Copy out all lines where "True" appears.

··· Data shown

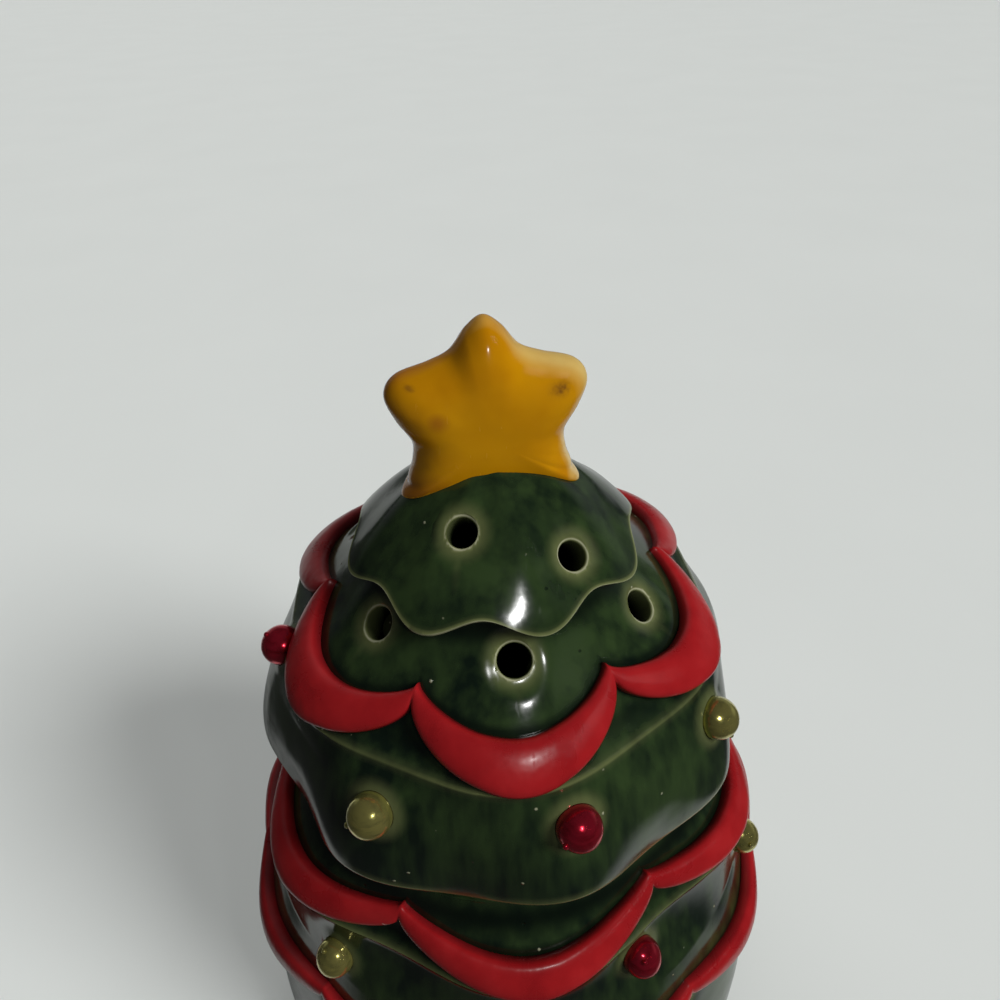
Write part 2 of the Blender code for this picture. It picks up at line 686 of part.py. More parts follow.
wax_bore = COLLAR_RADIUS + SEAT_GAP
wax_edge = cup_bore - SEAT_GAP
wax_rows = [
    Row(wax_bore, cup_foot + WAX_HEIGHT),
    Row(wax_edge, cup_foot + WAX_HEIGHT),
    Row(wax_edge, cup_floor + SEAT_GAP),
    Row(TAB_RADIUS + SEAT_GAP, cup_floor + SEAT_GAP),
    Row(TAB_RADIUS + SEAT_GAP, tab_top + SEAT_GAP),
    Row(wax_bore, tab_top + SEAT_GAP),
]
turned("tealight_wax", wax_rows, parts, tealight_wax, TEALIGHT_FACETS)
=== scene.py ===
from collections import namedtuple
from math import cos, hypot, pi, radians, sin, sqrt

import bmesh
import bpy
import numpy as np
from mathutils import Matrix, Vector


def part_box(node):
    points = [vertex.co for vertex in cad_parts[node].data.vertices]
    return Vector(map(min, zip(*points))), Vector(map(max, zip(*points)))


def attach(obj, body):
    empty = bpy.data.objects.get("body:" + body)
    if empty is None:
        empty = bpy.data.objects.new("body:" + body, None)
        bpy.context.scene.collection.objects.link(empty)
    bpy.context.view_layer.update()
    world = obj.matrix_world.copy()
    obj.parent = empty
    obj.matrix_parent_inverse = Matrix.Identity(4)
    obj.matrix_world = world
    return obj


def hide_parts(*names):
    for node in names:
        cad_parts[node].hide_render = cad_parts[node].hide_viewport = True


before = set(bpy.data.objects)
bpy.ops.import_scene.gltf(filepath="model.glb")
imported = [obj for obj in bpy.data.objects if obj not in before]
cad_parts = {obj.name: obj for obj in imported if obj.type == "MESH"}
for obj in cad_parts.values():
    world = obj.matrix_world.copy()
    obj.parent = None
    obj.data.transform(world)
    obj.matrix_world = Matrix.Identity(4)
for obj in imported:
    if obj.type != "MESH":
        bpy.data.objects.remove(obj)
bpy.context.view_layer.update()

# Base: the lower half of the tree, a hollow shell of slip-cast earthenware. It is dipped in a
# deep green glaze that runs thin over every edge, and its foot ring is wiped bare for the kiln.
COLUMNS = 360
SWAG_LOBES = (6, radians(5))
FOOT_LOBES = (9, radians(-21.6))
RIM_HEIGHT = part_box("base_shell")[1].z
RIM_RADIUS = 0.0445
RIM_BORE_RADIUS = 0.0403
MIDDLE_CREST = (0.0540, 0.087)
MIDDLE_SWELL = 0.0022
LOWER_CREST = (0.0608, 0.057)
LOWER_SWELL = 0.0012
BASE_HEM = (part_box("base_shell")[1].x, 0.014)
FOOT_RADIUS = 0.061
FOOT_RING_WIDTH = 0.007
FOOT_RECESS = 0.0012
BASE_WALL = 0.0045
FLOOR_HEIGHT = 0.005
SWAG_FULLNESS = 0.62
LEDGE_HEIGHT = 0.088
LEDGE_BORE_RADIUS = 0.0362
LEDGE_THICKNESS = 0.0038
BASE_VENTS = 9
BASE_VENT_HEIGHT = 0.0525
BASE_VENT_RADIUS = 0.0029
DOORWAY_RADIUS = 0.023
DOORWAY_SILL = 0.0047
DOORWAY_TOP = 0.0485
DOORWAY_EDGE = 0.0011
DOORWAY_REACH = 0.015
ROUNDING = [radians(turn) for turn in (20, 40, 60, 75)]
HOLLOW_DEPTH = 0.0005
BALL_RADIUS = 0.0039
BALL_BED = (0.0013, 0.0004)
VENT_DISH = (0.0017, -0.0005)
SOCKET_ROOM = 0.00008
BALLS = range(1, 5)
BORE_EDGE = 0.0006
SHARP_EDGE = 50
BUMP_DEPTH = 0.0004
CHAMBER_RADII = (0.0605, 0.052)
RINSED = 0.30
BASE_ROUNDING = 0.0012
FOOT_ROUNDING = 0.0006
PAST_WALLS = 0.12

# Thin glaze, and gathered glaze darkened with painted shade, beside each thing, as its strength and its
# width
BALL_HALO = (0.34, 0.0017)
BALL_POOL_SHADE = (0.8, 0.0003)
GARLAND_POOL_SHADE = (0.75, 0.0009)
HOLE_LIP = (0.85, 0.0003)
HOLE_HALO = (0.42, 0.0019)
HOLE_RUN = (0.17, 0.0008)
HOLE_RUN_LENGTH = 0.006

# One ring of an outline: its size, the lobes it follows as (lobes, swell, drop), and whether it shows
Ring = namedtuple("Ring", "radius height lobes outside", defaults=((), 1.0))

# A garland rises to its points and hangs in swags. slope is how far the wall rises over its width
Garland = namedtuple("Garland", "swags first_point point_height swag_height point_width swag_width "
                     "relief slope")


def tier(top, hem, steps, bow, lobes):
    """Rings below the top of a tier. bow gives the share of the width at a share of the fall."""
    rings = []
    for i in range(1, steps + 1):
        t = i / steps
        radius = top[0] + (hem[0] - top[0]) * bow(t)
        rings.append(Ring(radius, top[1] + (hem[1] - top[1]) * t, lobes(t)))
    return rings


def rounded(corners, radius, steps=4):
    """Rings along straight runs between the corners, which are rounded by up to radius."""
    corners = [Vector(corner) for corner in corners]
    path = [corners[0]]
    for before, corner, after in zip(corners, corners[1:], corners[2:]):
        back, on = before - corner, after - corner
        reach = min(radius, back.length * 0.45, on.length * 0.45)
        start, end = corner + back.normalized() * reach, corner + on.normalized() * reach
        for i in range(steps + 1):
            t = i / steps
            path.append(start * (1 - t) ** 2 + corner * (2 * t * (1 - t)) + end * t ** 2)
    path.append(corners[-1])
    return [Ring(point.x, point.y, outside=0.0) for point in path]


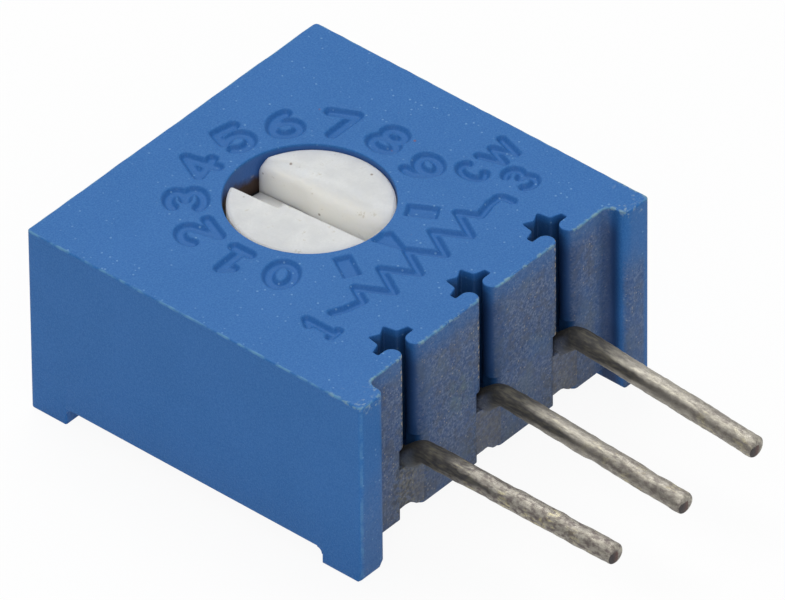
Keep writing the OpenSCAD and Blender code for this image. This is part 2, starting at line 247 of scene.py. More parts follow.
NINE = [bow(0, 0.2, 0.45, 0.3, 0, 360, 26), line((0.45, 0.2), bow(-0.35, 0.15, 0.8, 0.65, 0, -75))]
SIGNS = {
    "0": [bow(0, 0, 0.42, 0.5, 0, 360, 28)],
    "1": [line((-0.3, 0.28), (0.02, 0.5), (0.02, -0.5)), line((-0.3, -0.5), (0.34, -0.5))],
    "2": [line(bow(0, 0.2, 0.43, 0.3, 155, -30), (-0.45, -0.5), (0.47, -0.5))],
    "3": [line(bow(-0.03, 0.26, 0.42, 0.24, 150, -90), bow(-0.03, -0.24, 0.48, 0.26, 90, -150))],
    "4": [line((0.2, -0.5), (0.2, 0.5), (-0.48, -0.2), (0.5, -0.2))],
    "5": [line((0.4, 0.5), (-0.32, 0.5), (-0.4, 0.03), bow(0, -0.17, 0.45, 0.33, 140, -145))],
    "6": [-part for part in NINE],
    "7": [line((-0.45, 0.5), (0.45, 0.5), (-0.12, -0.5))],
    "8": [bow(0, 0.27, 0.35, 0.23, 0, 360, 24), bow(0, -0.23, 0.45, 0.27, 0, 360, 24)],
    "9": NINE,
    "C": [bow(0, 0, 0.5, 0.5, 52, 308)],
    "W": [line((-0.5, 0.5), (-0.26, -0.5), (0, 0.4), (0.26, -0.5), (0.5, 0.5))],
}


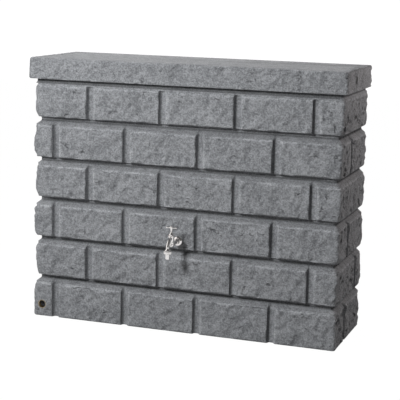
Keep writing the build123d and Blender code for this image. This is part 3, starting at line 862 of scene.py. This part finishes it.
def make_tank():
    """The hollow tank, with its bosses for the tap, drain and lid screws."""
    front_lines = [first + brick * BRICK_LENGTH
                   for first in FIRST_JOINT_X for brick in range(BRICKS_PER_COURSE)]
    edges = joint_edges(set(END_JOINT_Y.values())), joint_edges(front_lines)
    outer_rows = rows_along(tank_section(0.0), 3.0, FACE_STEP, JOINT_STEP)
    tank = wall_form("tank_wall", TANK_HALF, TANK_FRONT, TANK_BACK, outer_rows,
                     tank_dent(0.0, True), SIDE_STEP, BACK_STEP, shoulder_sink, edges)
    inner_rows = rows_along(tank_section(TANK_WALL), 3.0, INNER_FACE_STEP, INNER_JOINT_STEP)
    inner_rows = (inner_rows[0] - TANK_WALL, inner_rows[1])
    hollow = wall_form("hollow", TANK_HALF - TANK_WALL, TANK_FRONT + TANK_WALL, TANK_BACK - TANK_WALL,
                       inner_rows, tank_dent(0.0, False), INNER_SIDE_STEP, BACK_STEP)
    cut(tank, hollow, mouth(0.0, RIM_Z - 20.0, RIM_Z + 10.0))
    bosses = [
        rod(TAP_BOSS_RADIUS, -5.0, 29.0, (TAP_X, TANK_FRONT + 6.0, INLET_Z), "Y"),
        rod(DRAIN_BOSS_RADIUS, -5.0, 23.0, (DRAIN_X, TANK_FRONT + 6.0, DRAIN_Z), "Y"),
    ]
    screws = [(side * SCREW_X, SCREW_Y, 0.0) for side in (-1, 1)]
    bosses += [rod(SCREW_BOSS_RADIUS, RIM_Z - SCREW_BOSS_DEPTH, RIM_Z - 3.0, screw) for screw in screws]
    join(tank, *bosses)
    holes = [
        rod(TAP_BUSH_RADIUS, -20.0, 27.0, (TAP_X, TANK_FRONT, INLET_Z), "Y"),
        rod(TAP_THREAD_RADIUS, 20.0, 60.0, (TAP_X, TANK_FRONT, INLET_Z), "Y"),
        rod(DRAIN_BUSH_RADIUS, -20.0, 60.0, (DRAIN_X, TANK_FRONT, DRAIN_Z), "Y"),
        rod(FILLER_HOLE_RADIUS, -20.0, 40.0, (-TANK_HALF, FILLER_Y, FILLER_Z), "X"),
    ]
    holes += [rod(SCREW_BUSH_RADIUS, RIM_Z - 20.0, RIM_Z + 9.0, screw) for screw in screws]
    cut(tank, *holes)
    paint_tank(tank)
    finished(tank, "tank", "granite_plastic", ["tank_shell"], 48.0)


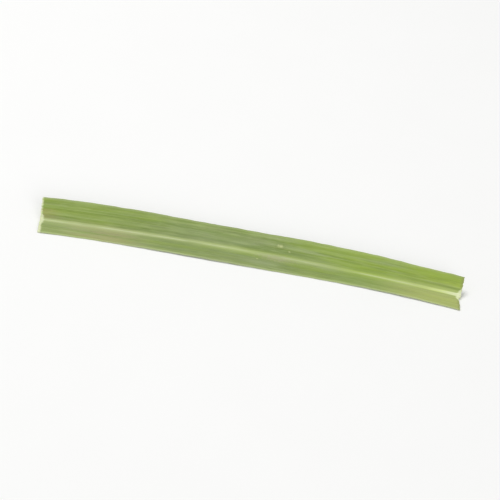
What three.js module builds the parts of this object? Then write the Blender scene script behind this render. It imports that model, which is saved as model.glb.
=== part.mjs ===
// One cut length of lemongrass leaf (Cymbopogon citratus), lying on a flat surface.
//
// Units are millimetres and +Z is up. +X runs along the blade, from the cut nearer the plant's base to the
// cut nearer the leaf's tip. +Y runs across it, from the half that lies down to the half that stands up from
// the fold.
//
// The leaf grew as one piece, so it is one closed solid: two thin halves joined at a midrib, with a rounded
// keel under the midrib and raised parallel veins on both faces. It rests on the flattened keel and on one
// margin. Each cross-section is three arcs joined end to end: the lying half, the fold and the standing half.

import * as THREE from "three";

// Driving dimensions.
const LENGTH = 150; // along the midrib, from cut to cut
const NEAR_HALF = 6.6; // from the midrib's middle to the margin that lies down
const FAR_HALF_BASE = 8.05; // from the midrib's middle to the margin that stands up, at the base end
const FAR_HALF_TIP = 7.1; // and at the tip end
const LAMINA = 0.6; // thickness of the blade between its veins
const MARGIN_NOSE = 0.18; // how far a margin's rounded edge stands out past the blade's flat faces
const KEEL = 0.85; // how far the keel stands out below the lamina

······

### Solution to this problem
        cad_parts[node].hide_render = cad_parts[node].hide_viewport = True
                     tank_dent(0.0, True), SIDE_STEP, BACK_STEP, shoulder_sink, edges)